━━━━━ Records provided ━━━━━

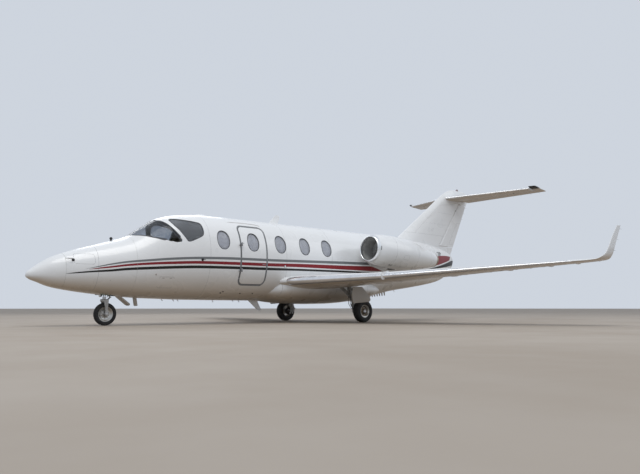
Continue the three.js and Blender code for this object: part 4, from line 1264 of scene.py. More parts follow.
# Nose cone
CONE_START = 3
cone_shares = np.linspace(0, 1, 40) ** 2
nose_cone = jointed_sheet(hull, CONE_START + (CONE_END - JOINT_GAP - CONE_START) * cone_shares, CELLS_ROUND)
paint_stripes(nose_cone)
kit = nose_cone.build(Kit(), 0, 12)
tip = hull.ring(CONE_START, 96)
loft(kit, [tip, tip * 0.3 + tip.mean(0) * 0.7 + np.array([2.4, 0, 0])], SKIN.white)
kit.piece("nose_cone_skin", "airframe", "radome_paint", SKIN.looks, ["nose_cone"])

# Nose section with the open bay of the nose wheel
BAY_FRONT, BAY_REAR, BAY_HALF, BAY_TOP, BAY_WALL = 1400, 1690, 150, 860, 8
HATCH_LINE = 4.0


def bay_field(at):
    return np.where(at.z < 900, box_distance(BAY_FRONT, BAY_REAR, -BAY_HALF, BAY_HALF, 12, at.u, at.y), FAR)


def nose_hatch(at):
    return box_distance(760, 1120, 1185, 1385, 45, at.u, at.z)


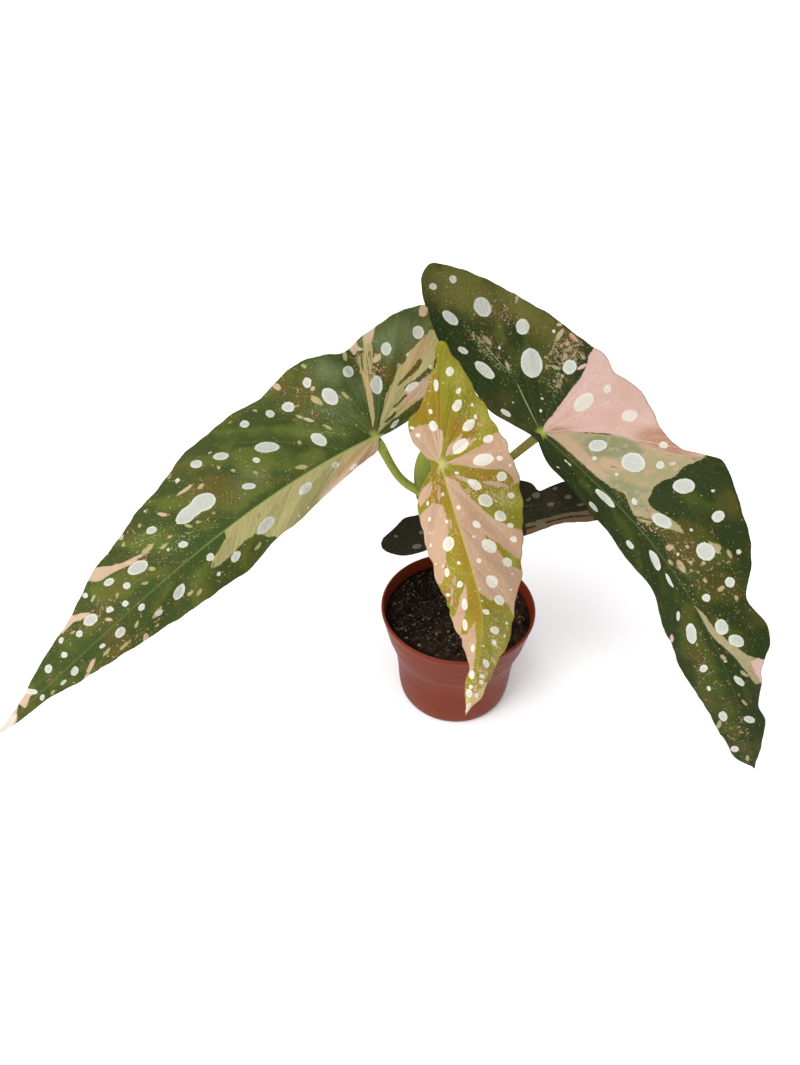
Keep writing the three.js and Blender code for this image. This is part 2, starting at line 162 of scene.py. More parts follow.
def make_piece(name, points, faces, marks=None, weld=True):
    """A smooth mesh object from points in millimetres and faces of equal length.
    marks is a dictionary of point attributes: one number or three for each point."""
    points = np.asarray(points, float).reshape(-1, 3) * MM
    faces = np.asarray(faces, int)
    sides = faces.shape[1]
    mesh = bpy.data.meshes.new(name)
    mesh.vertices.add(len(points))
    mesh.vertices.foreach_set("co", points.ravel())
    mesh.loops.add(faces.size)
    mesh.loops.foreach_set("vertex_index", faces.ravel())
    mesh.polygons.add(len(faces))
    mesh.polygons.foreach_set("loop_start", np.arange(0, faces.size, sides))
    for mark, values in (marks or {}).items():
        values = np.asarray(values, float)
        wide = values.reshape(len(points), -1).shape[1] == 3
        layer = mesh.attributes.new(mark, "FLOAT_VECTOR" if wide else "FLOAT", "POINT")
        layer.data.foreach_set("vector" if wide else "value", values.ravel())
    mesh.update(calc_edges=True)
    if weld:
        work = bmesh.new()
        work.from_mesh(mesh)
        bmesh.ops.remove_doubles(work, verts=work.verts, dist=WELD_GAP)
        work.to_mesh(mesh)
        work.free()
    mesh.polygons.foreach_set("use_smooth", np.ones(len(mesh.polygons), bool))
    mesh.validate()
    mesh.update()
    made = bpy.data.objects.new(name, mesh)
    bpy.context.scene.collection.objects.link(made)
    print(name, len(mesh.vertices), "points", len(mesh.polygons), "faces")
    return made


def grid_faces(rows, columns, wrap_rows=False, wrap_columns=False):
    """Four-cornered faces of a grid of points, row by row, with the last row or column joined to the
    first where asked. Counter-clockwise when rows go up and columns go to the right."""
    row = np.arange(rows if wrap_rows else rows - 1)
    column = np.arange(columns if wrap_columns else columns - 1)
    row, column = np.meshgrid(row, column, indexing="ij")
    above, beside = (row + 1) % rows, (column + 1) % columns
    corners = [row * columns + column, row * columns + beside, above * columns + beside,
               above * columns + column]
    return np.stack(corners, -1).reshape(-1, 4)


def many_grids(count, rows, columns):
    """The faces of many equal grids one after another, each closed round its columns."""
    one = grid_faces(rows, columns, wrap_columns=True)
    return (one + (np.arange(count) * rows * columns)[:, None, None]).reshape(-1, 4)


def walked_along(line):
    """The length walked along a line of points up to each of them."""
    return np.r_[0, np.cumsum(np.linalg.norm(np.diff(line, axis=0), axis=1))]


# %% [markdown]
# ## Helpers for materials
# A material is a tree of nodes. These short functions add a node, join its sockets and return what
# comes out, so a finish reads as a list of steps.

# %% Short names for shader nodes


def finish_tree(name):
    """A new material and its node tree and main shader."""
    material = bpy.data.materials.new(name)
    material.use_nodes = True
    return material, material.node_tree, material.node_tree.nodes["Principled BSDF"]


def plug(tree, socket, value):
    """Joins an output to a socket, or writes a plain value on it."""
    if isinstance(value, bpy.types.NodeSocket):
        tree.links.new(value, socket)
    else:
        socket.default_value = value


def mark(tree, name, part="Fac"):
    """What a point attribute holds."""
    made = tree.nodes.new("ShaderNodeAttribute")
    made.attribute_name = name
    return made.outputs[part]


def object_place(tree):
    """The point's place on the object, in metres."""
    return tree.nodes.new("ShaderNodeTexCoord").outputs["Object"]


def vector_step(tree, how, vector, other, part="Vector"):
    """One step of arithmetic on a vector."""
    made = tree.nodes.new("ShaderNodeVectorMath")
    made.operation = how
    plug(tree, made.inputs[0], vector)
    made.inputs[1].default_value = other
    return made.outputs[part]


def stretched(tree, vector, scale):
    """A vector with its three numbers multiplied."""
    return vector_step(tree, "MULTIPLY", vector, scale)


def moved(tree, vector, shift):
    """A vector with another added."""
    return vector_step(tree, "ADD", vector, shift)


def parts_of(tree, vector):
    """A vector's three numbers."""
    made = tree.nodes.new("ShaderNodeSeparateXYZ")
    tree.links.new(vector, made.inputs[0])
    return made.outputs


def noise(tree, vector, scale, detail=3.0, rough=0.55):
    """Cloudy noise around 0.5."""
    made = tree.nodes.new("ShaderNodeTexNoise")
    plug(tree, made.inputs["Vector"], vector)
    made.inputs["Scale"].default_value = scale
    made.inputs["Detail"].default_value = detail
    made.inputs["Roughness"].default_value = rough
    return made.outputs[0]


def cells(tree, vector, scale, feature="F1"):
    """Distance inside a pattern of cells."""
    made = tree.nodes.new("ShaderNodeTexVoronoi")
    made.feature = feature
    plug(tree, made.inputs["Vector"], vector)
    made.inputs["Scale"].default_value = scale
    return made.outputs["Distance"]


def sums(tree, how, first, second, third=0.0):
    """One step of arithmetic."""
    made = tree.nodes.new("ShaderNodeMath")
    made.operation = how
    for socket, value in zip(made.inputs, (first, second, third)):
        plug(tree, socket, value)
    return made.outputs[0]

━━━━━

Looking at the material above, please copy exactly every line from its first line through the line containing "return box_distance(760, 1120, 1185, 1385, 45, at.u, at.z)", with both ends included and nothing else.

Response:
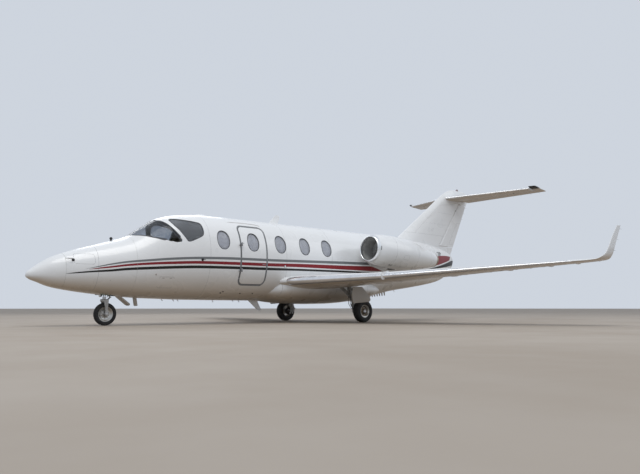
Continue the three.js and Blender code for this object: part 4, from line 1264 of scene.py. More parts follow.
# Nose cone
CONE_START = 3
cone_shares = np.linspace(0, 1, 40) ** 2
nose_cone = jointed_sheet(hull, CONE_START + (CONE_END - JOINT_GAP - CONE_START) * cone_shares, CELLS_ROUND)
paint_stripes(nose_cone)
kit = nose_cone.build(Kit(), 0, 12)
tip = hull.ring(CONE_START, 96)
loft(kit, [tip, tip * 0.3 + tip.mean(0) * 0.7 + np.array([2.4, 0, 0])], SKIN.white)
kit.piece("nose_cone_skin", "airframe", "radome_paint", SKIN.looks, ["nose_cone"])

# Nose section with the open bay of the nose wheel
BAY_FRONT, BAY_REAR, BAY_HALF, BAY_TOP, BAY_WALL = 1400, 1690, 150, 860, 8
HATCH_LINE = 4.0


def bay_field(at):
    return np.where(at.z < 900, box_distance(BAY_FRONT, BAY_REAR, -BAY_HALF, BAY_HALF, 12, at.u, at.y), FAR)


def nose_hatch(at):
    return box_distance(760, 1120, 1185, 1385, 45, at.u, at.z)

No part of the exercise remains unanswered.